The NYC 311 receives millions of requests a year. In fact, in 2018 they received 3,154,013 service requests! [(Source)](https://www1.nyc.gov/311/311-sets-new-record-in-2018.page)

A citizen can submit a 311 request in various ways including by phone, online, or using mobile. If they do so with an email or a phone number, they will get a confirmation message which includes the details of the request. What is not included in this confirmation, is expected wait time until the request will be resolved and closed. Obviously, there are many factors that can affect one's wait time, but given the amount of 311 requests received, it should be possible to find trends in the wait times of these requests and give citizens, at the minimum, an estimate of how long they can expect to wait until their request is resolved. 

Our goal is to build a regression model that will predict the wait time a citizen can expect given the factors of their request.

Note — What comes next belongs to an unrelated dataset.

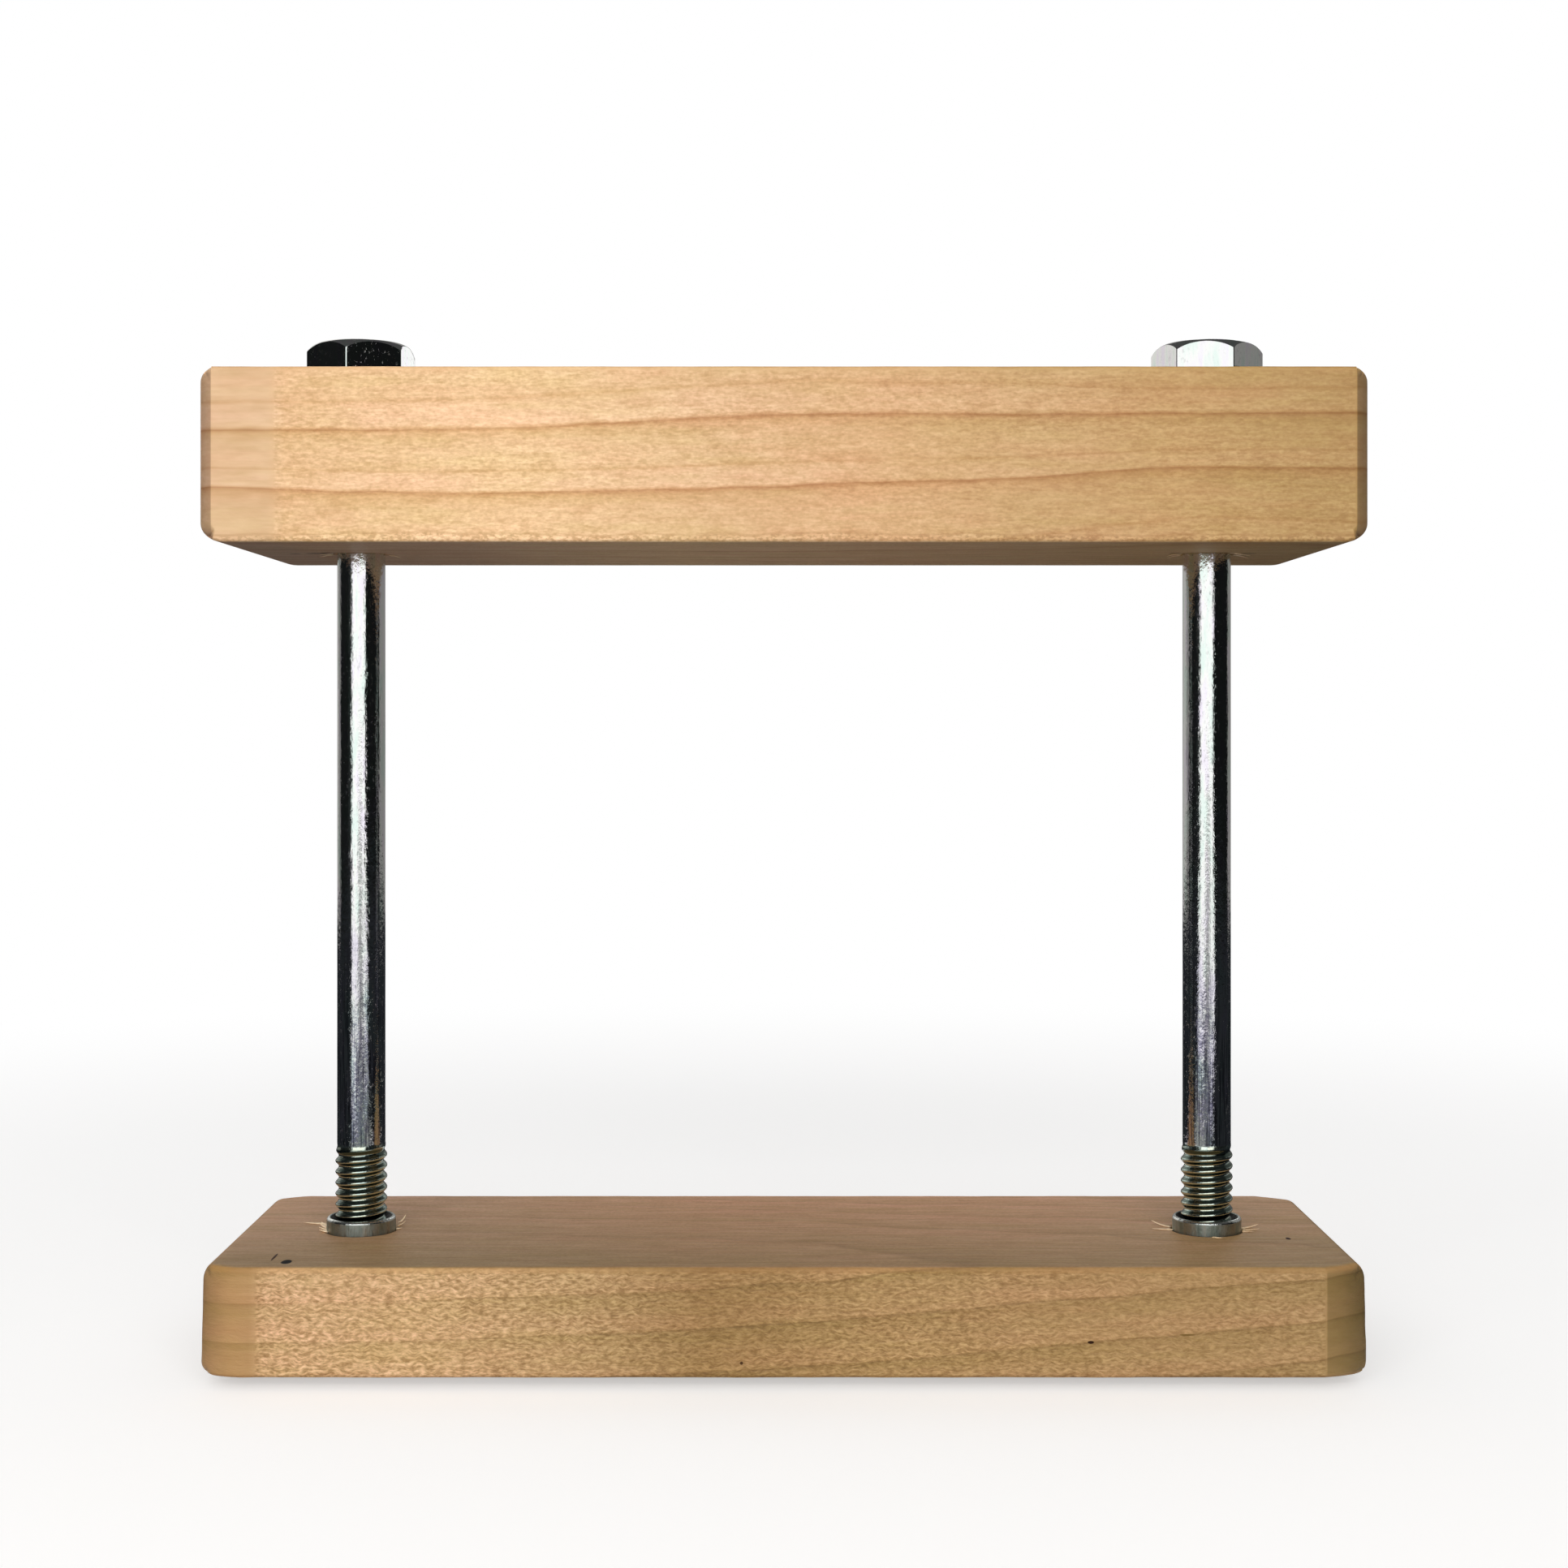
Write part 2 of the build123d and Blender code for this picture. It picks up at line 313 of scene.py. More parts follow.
def bolt_columns(turn):
    """Angles about a bolt's axis: close together at the head's six corners, for their rounding."""
    from_corner = np.array([0, .5, 1.0, 1.6, 2.4, 3.6, 5.5, 8.5, 12.5, 17.5, 23.5])
    sector = np.concatenate([from_corner, [30], 60 - from_corner[:0:-1]])
    corner = math.radians(turn - 90 + 30)
    angles = np.radians(np.concatenate([sector + 60 * side for side in range(6)] + [[360.0]]))
    return corner + angles


def hex_radius(angles, turn):
    """Radius of the hexagon: A / (sum of max(cos d, 0)^p)^(1/p), where A is half the width across
    flats and d the angle from each flat's middle. A high power leaves the corners just rounded."""
    flats = np.radians(turn - 90 + 60 * np.arange(6))[:, None]
    pull = np.maximum(np.cos(angles - flats), 0) ** HEX_POWER
    return ACROSS_FLATS / 2 / pull.sum(axis=0) ** (1 / HEX_POWER)


def crown(radii):
    """Height of a head's domed crown at a radius: it falls with the square of the way past the flat."""
    return HEAD_TOP - CROWN_DROP * (radii - CROWN_RADIUS) ** 2


def thread_height(share):
    """Height of a rolled thread at a share of its pitch, 0 at the root and 1 at the crest: one
    wave of a cosine, (1 - cos 360 share) / 2, so that crest and root are alike and rounded."""
    return (1 - np.cos(FULL_TURN * share)) / 2


def hex_bolt(side):
    """Patches of a bolt: its head, a body just out of true, and a right-handed thread, whose rows
    climb one pitch in a turn and are cut off level at both ends."""
    x = BOLT_PLACES[side]
    angles = bolt_columns(HEAD_TURNS[side])
    hexagon = hex_radius(angles, HEAD_TURNS[side])
    under = HEAD_SEAT + BEARING_HEIGHT
    flat_top = crown(hexagon) - .09
    rows = [(radius, HEAD_TOP) for radius in (0, 1.6, 3.2, CROWN_RADIUS)]
    rows += [(radius, crown(radius)) for radius in (4.75, 4.95, 5.15, CROWN_EDGE)]
    for share in (.3, .6, .88):
        radii = CROWN_EDGE + (hexagon - CROWN_EDGE) * share
        rows.append((radii, crown(radii)))
    rows += [(hexagon - .012, crown(hexagon) - .02), (hexagon, flat_top)]
    rows += [(hexagon, flat_top + (under + .12 - flat_top) * share) for share in (.2, .4, .6, .8, 1)]
    rows += [(hexagon - .03, under + .03), (hexagon - .12, under), (BEARING_RADIUS + .1, under)]
    rows += [(BEARING_RADIUS, under - .05), (BEARING_RADIUS, HEAD_SEAT + .05)]
    rows += [(BEARING_RADIUS - .05, HEAD_SEAT)]
    rows += [(SHANK_RADIUS + wider, HEAD_SEAT - drop) for wider, drop in ((.3, 0), (.14, .06), (.05, .15))]
    head = turned_rows(x, angles, rows)

    heights = np.linspace(HEAD_SEAT - .32, BODY_END, 110)[:, None]
    seed = 0.0 if side == "left" else 2.1
    fade = smooth_step((heights - BODY_END) / 4)
    uneven = (np.sin(heights / 4.3 + angles + seed) + .8 * np.sin(heights / 1.9 - 2 * angles + 2 * seed)
              + .5 * np.sin(heights / 0.9 + 3 * angles))
    body = turned(x, angles, SHANK_RADIUS - .004 * fade * (1 + uneven / 2.3), heights)
    body = np.concatenate([head[-1:], body])

    climb = (angles - angles[0]) / FULL_TURN * PITCH
    first = BOLT_END - PITCH
    steps = np.arange(int((BODY_END - first) / PITCH * ROWS_PER_TURN) + 2)[::-1, None]
    level = np.clip(first + steps * PITCH / ROWS_PER_TURN + climb, BOLT_END, BODY_END)
    share = ((level - climb) / PITCH + CREST_PHASE) % 1
    profile = ROOT_RADIUS + (CREST_RADIUS - ROOT_RADIUS) * thread_height(share)
    ease = smooth_step((BODY_END - level) / 1.9)
    profile = SHANK_RADIUS + (profile - SHANK_RADIUS) * ease
    tip = ROOT_RADIUS - .04 + (level - BOLT_END)
    thread = turned(x, angles, np.minimum(profile, tip), level)
    point = turned_rows(x, angles, [(radius, BOLT_END) for radius in (ROOT_RADIUS - .04, 1.2, 0)])
    return [cells(patch) for patch in (head, body, thread, point)]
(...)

Our model's success will be measured with root-mean squared error (RMSE). 

Additionally, we hope to build an applet protoype that mimics what inputting a service request might look like, and in addition to just getting a description of the request, the app will also return an estimated wait time for the request to be closed.

## Executive Summary

Data was collected using the [NYC Open Data API](https://data.cityofnewyork.us/Social-Services/311-Service-Requests-from-2010-to-Present/erm2-nwe9). This database is updated daily with service requests from NYC 311. It currently holds 23 million observations each with 41 columns of information. We built a series of functions to collect recent data from this source through the API. 

After a few test runs of data collection, it was initially observed that there were many factors of what could affect the time it takes to resolve a service request. Looking at the most recent requests submitted, the overwheming majority of requests were sent to the New York City Police Department (NYPD). The NYPD responds to requests regarding noise, parking violations, trespassing, etc. The breadth of requests covered by the NYPD was considered varied enough to explore strictly requests from this one agency. 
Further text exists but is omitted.